• [Written task] Copy out all the data, word for word.

• [Raw data]

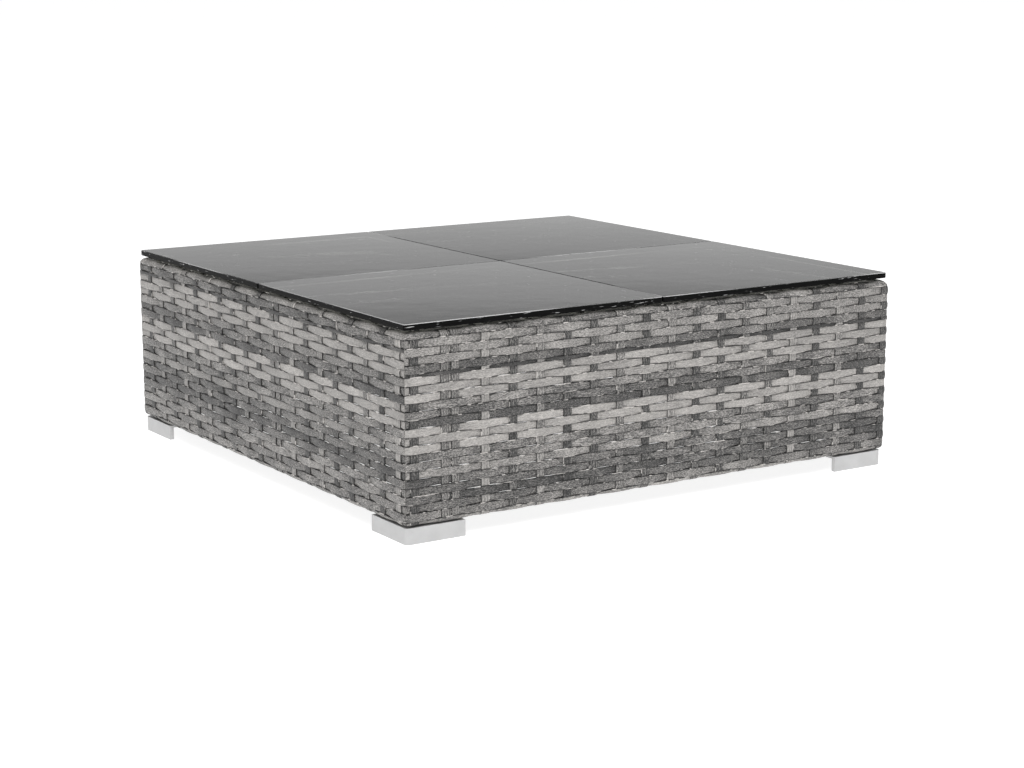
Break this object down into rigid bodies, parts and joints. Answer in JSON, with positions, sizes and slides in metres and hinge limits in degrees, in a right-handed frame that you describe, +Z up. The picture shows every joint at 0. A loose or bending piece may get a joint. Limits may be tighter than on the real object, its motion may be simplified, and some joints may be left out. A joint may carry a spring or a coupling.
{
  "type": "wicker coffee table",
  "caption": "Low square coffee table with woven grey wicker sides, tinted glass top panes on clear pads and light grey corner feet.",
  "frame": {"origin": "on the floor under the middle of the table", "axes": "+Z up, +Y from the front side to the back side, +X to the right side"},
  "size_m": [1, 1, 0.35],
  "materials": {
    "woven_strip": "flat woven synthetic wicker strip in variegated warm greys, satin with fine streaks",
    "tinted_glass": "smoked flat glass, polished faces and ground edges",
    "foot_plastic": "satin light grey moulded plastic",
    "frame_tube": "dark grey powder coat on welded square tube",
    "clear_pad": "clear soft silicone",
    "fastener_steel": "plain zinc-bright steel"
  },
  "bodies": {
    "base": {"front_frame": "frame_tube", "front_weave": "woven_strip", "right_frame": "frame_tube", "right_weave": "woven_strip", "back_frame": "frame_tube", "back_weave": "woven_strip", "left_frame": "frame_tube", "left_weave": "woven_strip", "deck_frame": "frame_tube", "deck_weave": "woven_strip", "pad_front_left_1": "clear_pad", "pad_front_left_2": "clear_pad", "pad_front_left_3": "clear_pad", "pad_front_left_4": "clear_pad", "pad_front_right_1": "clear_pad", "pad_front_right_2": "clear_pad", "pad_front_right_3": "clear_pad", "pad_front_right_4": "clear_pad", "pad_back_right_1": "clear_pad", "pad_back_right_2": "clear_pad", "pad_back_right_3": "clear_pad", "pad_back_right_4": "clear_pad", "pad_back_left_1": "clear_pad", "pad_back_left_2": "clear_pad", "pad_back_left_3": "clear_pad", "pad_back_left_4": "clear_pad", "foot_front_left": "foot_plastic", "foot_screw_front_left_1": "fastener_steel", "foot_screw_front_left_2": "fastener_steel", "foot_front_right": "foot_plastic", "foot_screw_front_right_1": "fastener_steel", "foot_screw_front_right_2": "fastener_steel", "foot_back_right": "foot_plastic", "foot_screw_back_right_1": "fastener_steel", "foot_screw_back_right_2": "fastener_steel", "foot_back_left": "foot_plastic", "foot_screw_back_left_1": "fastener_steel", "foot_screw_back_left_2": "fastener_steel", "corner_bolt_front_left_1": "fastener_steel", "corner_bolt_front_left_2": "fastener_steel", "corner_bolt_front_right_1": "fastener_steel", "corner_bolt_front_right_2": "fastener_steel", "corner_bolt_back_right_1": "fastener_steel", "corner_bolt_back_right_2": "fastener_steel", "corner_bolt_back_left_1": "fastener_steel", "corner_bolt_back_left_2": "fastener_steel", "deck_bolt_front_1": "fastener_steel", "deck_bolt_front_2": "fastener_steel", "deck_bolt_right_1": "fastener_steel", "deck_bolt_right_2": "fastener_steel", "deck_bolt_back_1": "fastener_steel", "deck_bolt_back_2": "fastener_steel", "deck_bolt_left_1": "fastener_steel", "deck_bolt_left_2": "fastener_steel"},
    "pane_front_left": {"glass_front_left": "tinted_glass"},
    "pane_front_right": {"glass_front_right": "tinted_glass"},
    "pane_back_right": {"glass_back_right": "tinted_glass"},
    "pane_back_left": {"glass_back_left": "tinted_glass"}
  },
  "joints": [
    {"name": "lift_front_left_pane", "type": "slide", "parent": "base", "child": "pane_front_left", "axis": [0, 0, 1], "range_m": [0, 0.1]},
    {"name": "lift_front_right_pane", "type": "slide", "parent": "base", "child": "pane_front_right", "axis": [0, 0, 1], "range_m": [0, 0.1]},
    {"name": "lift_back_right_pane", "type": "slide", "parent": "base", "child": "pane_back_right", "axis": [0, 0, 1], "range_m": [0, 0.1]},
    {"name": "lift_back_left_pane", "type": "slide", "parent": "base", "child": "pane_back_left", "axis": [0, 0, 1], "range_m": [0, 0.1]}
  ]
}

• [Result of this task]
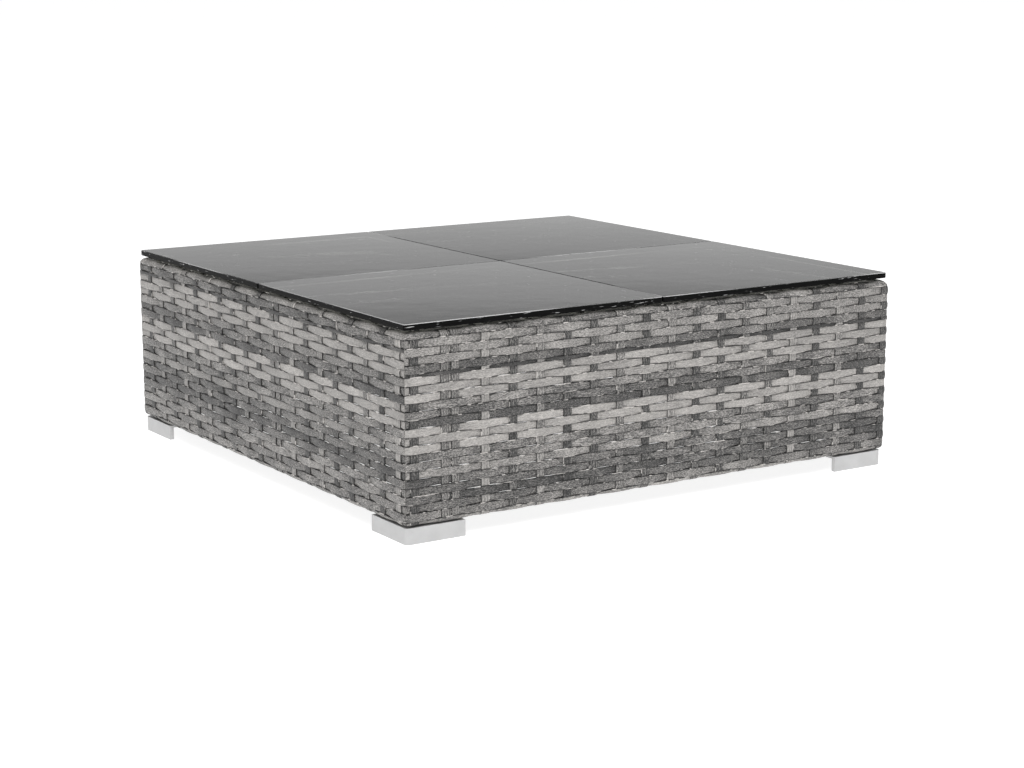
Break this object down into rigid bodies, parts and joints. Answer in JSON, with positions, sizes and slides in metres and hinge limits in degrees, in a right-handed frame that you describe, +Z up. The picture shows every joint at 0. A loose or bending piece may get a joint. Limits may be tighter than on the real object, its motion may be simplified, and some joints may be left out. A joint may carry a spring or a coupling.
{
  "type": "wicker coffee table",
  "caption": "Low square coffee table with woven grey wicker sides, tinted glass top panes on clear pads and light grey corner feet.",
  "frame": {"origin": "on the floor under the middle of the table", "axes": "+Z up, +Y from the front side to the back side, +X to the right side"},
  "size_m": [1, 1, 0.35],
  "materials": {
    "woven_strip": "flat woven synthetic wicker strip in variegated warm greys, satin with fine streaks",
    "tinted_glass": "smoked flat glass, polished faces and ground edges",
    "foot_plastic": "satin light grey moulded plastic",
    "frame_tube": "dark grey powder coat on welded square tube",
    "clear_pad": "clear soft silicone",
    "fastener_steel": "plain zinc-bright steel"
  },
  "bodies": {
    "base": {"front_frame": "frame_tube", "front_weave": "woven_strip", "right_frame": "frame_tube", "right_weave": "woven_strip", "back_frame": "frame_tube", "back_weave": "woven_strip", "left_frame": "frame_tube", "left_weave": "woven_strip", "deck_frame": "frame_tube", "deck_weave": "woven_strip", "pad_front_left_1": "clear_pad", "pad_front_left_2": "clear_pad", "pad_front_left_3": "clear_pad", "pad_front_left_4": "clear_pad", "pad_front_right_1": "clear_pad", "pad_front_right_2": "clear_pad", "pad_front_right_3": "clear_pad", "pad_front_right_4": "clear_pad", "pad_back_right_1": "clear_pad", "pad_back_right_2": "clear_pad", "pad_back_right_3": "clear_pad", "pad_back_right_4": "clear_pad", "pad_back_left_1": "clear_pad", "pad_back_left_2": "clear_pad", "pad_back_left_3": "clear_pad", "pad_back_left_4": "clear_pad", "foot_front_left": "foot_plastic", "foot_screw_front_left_1": "fastener_steel", "foot_screw_front_left_2": "fastener_steel", "foot_front_right": "foot_plastic", "foot_screw_front_right_1": "fastener_steel", "foot_screw_front_right_2": "fastener_steel", "foot_back_right": "foot_plastic", "foot_screw_back_right_1": "fastener_steel", "foot_screw_back_right_2": "fastener_steel", "foot_back_left": "foot_plastic", "foot_screw_back_left_1": "fastener_steel", "foot_screw_back_left_2": "fastener_steel", "corner_bolt_front_left_1": "fastener_steel", "corner_bolt_front_left_2": "fastener_steel", "corner_bolt_front_right_1": "fastener_steel", "corner_bolt_front_right_2": "fastener_steel", "corner_bolt_back_right_1": "fastener_steel", "corner_bolt_back_right_2": "fastener_steel", "corner_bolt_back_left_1": "fastener_steel", "corner_bolt_back_left_2": "fastener_steel", "deck_bolt_front_1": "fastener_steel", "deck_bolt_front_2": "fastener_steel", "deck_bolt_right_1": "fastener_steel", "deck_bolt_right_2": "fastener_steel", "deck_bolt_back_1": "fastener_steel", "deck_bolt_back_2": "fastener_steel", "deck_bolt_left_1": "fastener_steel", "deck_bolt_left_2": "fastener_steel"},
    "pane_front_left": {"glass_front_left": "tinted_glass"},
    "pane_front_right": {"glass_front_right": "tinted_glass"},
    "pane_back_right": {"glass_back_right": "tinted_glass"},
    "pane_back_left": {"glass_back_left": "tinted_glass"}
  },
  "joints": [
    {"name": "lift_front_left_pane", "type": "slide", "parent": "base", "child": "pane_front_left", "axis": [0, 0, 1], "range_m": [0, 0.1]},
    {"name": "lift_front_right_pane", "type": "slide", "parent": "base", "child": "pane_front_right", "axis": [0, 0, 1], "range_m": [0, 0.1]},
    {"name": "lift_back_right_pane", "type": "slide", "parent": "base", "child": "pane_back_right", "axis": [0, 0, 1], "range_m": [0, 0.1]},
    {"name": "lift_back_left_pane", "type": "slide", "parent": "base", "child": "pane_back_left", "axis": [0, 0, 1], "range_m": [0, 0.1]}
  ]
}